▶ [STATED PROBLEM]
Determine how many lines hold "this" and give only that number.

::::

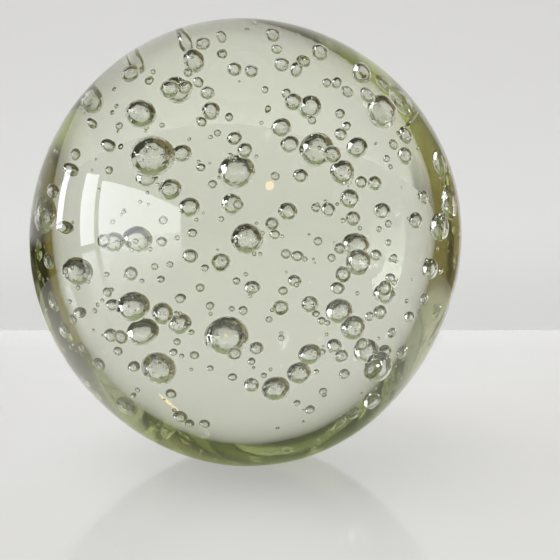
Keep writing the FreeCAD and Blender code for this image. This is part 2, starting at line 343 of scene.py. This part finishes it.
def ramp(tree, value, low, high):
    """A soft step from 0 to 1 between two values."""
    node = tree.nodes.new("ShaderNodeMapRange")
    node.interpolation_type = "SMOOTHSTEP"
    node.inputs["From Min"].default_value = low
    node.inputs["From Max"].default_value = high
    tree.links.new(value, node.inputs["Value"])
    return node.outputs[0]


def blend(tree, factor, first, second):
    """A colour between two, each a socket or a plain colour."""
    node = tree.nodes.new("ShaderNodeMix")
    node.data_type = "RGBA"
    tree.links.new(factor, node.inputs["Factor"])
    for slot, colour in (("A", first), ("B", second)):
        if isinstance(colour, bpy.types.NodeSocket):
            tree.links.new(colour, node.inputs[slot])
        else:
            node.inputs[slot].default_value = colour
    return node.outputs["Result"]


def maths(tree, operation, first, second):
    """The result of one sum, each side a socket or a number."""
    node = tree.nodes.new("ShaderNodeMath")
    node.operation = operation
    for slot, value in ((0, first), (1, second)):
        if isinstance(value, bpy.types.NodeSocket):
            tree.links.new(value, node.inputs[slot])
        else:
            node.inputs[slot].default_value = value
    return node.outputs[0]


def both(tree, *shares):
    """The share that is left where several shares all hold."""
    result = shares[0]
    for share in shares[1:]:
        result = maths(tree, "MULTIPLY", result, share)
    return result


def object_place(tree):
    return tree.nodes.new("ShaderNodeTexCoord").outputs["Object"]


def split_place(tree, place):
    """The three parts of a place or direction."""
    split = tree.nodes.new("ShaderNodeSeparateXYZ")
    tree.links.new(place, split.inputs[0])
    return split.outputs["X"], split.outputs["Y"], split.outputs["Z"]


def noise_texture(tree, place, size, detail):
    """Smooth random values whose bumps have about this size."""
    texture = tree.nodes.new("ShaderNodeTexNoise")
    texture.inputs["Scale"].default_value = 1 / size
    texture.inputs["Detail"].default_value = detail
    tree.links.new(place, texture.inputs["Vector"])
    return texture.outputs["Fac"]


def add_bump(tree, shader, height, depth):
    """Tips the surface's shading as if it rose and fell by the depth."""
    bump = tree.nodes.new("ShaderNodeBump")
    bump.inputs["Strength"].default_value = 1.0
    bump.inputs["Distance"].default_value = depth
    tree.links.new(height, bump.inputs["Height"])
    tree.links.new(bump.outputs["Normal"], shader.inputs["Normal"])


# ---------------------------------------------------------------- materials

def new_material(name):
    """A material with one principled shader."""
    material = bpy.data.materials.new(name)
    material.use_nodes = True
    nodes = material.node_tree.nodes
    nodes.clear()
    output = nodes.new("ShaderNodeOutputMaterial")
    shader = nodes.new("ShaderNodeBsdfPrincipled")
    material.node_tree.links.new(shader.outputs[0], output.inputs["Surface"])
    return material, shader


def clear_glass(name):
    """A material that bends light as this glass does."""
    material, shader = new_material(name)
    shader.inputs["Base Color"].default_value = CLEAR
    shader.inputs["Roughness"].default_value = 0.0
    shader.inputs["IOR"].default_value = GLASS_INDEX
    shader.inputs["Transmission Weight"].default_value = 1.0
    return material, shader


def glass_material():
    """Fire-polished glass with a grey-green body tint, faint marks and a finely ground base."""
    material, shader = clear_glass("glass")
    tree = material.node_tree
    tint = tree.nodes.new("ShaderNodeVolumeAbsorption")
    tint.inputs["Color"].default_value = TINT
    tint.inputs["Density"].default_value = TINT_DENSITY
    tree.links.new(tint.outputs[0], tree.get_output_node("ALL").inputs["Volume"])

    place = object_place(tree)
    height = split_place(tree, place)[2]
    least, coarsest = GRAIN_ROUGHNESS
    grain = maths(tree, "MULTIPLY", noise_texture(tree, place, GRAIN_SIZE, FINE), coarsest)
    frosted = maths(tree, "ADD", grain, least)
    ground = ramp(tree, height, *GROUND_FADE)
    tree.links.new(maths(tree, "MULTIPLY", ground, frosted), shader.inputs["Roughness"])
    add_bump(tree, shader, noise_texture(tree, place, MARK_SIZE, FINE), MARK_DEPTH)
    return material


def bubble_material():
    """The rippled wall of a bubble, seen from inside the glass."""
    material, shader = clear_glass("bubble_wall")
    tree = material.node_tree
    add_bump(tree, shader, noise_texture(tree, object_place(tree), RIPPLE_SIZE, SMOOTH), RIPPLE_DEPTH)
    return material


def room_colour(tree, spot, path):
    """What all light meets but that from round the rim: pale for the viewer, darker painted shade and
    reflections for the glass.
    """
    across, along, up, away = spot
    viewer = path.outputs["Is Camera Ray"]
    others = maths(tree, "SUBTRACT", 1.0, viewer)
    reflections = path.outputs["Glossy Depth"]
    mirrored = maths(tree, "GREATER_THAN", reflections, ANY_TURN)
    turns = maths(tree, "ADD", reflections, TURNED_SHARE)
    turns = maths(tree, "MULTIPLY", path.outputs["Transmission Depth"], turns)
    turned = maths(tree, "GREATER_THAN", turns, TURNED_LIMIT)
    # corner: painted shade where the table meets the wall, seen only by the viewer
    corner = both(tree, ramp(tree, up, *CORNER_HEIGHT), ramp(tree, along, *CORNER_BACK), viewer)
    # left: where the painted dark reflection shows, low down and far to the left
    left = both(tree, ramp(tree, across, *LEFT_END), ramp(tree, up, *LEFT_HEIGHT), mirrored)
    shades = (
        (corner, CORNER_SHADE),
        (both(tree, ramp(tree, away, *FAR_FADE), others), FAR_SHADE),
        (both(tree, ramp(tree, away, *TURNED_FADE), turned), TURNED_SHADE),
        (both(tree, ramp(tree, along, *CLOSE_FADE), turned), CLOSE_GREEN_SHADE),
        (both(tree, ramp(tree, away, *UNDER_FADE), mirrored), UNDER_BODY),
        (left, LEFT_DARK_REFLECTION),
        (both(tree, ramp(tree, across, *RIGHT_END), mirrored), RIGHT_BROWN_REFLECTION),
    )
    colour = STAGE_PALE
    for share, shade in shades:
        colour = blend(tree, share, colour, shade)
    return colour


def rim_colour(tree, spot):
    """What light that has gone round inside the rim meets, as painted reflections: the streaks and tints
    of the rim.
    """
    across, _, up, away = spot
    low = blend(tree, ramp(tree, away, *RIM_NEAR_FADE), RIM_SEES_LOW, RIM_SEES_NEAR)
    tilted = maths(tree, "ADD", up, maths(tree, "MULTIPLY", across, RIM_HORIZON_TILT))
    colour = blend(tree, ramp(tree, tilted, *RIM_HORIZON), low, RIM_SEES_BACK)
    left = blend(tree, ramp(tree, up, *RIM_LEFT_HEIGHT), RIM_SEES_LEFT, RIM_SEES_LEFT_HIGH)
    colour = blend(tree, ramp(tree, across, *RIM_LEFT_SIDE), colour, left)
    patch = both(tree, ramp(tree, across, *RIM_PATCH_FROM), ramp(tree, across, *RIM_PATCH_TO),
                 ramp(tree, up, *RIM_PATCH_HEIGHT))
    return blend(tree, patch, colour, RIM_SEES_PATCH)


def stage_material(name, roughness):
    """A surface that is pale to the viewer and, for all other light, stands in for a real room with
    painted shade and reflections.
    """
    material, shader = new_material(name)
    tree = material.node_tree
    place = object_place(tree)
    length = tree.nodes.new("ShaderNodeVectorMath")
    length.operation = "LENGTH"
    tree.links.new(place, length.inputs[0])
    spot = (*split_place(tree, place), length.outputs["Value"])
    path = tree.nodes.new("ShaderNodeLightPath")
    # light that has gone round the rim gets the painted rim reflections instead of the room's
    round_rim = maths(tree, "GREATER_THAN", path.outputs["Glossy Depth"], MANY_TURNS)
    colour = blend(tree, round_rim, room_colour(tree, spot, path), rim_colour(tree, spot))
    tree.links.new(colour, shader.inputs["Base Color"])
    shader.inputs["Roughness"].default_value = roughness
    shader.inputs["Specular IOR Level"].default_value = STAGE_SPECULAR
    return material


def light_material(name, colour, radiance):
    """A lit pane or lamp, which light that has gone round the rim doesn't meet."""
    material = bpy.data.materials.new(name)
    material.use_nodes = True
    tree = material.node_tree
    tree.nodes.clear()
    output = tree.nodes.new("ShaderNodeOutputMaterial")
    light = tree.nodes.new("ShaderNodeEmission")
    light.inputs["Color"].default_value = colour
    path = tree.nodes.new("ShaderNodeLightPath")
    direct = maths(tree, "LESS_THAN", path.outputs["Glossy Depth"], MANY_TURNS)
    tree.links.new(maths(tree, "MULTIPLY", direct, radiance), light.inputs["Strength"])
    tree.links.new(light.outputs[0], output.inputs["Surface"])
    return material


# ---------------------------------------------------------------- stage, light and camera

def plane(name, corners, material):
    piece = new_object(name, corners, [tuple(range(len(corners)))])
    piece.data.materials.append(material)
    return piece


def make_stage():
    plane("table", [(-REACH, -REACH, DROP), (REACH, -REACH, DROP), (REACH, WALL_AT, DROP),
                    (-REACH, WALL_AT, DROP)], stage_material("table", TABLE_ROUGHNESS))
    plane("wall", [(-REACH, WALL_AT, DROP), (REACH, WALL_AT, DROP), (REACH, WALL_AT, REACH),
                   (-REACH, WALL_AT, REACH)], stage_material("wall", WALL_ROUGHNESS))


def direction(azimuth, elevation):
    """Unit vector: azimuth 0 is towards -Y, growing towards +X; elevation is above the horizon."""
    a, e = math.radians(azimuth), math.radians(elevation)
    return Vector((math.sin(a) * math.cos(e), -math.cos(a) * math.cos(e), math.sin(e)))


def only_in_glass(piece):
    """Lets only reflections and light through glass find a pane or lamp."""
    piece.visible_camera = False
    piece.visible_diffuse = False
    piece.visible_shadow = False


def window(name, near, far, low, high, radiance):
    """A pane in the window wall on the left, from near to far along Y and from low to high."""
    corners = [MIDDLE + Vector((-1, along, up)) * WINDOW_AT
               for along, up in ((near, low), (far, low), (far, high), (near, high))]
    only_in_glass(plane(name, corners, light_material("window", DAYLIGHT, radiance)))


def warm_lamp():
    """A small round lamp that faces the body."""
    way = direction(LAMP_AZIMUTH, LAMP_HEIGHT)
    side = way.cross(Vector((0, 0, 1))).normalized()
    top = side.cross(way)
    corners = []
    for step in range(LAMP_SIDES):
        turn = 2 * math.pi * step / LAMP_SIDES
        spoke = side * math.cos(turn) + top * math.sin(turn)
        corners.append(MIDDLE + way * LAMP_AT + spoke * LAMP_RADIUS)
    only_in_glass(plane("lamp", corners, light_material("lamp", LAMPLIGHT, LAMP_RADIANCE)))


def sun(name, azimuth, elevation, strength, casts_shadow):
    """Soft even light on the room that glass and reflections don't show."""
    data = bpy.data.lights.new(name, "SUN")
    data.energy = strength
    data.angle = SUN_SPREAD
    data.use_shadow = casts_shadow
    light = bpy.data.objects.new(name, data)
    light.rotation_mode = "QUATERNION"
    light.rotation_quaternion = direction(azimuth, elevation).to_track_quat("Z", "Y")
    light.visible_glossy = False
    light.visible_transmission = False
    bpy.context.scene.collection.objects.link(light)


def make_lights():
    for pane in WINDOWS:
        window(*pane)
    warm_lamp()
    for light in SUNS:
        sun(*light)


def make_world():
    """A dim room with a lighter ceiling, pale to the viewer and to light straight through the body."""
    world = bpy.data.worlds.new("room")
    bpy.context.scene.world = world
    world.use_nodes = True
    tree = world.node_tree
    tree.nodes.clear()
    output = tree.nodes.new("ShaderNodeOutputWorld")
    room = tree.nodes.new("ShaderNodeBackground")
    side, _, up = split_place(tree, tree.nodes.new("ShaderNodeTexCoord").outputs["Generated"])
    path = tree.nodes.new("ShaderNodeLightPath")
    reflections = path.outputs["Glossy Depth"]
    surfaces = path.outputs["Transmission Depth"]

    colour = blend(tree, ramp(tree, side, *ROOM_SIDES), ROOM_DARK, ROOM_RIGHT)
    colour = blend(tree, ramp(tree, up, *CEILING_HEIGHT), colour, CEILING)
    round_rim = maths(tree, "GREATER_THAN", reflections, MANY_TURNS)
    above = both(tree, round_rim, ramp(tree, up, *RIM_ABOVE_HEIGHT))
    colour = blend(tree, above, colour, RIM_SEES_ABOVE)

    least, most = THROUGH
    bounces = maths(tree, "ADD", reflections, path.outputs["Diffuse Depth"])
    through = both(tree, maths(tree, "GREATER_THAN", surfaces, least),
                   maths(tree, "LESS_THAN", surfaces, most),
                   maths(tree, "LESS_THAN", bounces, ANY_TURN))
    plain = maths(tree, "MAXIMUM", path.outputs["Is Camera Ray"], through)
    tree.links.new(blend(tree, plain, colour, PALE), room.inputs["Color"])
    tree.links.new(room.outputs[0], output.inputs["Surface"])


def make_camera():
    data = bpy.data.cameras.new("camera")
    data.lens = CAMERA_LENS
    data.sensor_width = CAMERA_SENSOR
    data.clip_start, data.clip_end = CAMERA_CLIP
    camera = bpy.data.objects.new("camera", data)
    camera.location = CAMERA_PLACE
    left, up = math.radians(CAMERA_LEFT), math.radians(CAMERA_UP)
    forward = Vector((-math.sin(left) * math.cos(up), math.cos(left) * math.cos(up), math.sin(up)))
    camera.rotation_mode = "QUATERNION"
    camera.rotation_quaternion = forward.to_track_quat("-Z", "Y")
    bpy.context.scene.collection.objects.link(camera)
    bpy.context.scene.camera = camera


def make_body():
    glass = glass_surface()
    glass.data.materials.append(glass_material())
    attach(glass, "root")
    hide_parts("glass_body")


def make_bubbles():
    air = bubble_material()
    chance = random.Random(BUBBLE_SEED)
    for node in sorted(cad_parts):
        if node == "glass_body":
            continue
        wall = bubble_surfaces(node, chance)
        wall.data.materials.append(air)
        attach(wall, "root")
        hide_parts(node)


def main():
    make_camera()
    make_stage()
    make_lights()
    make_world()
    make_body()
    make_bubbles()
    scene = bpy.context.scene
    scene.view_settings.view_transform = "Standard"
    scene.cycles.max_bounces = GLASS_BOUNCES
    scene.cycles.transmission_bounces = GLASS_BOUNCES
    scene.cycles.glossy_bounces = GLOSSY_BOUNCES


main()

::::

▶ [EXERCISE RESPONSE]
3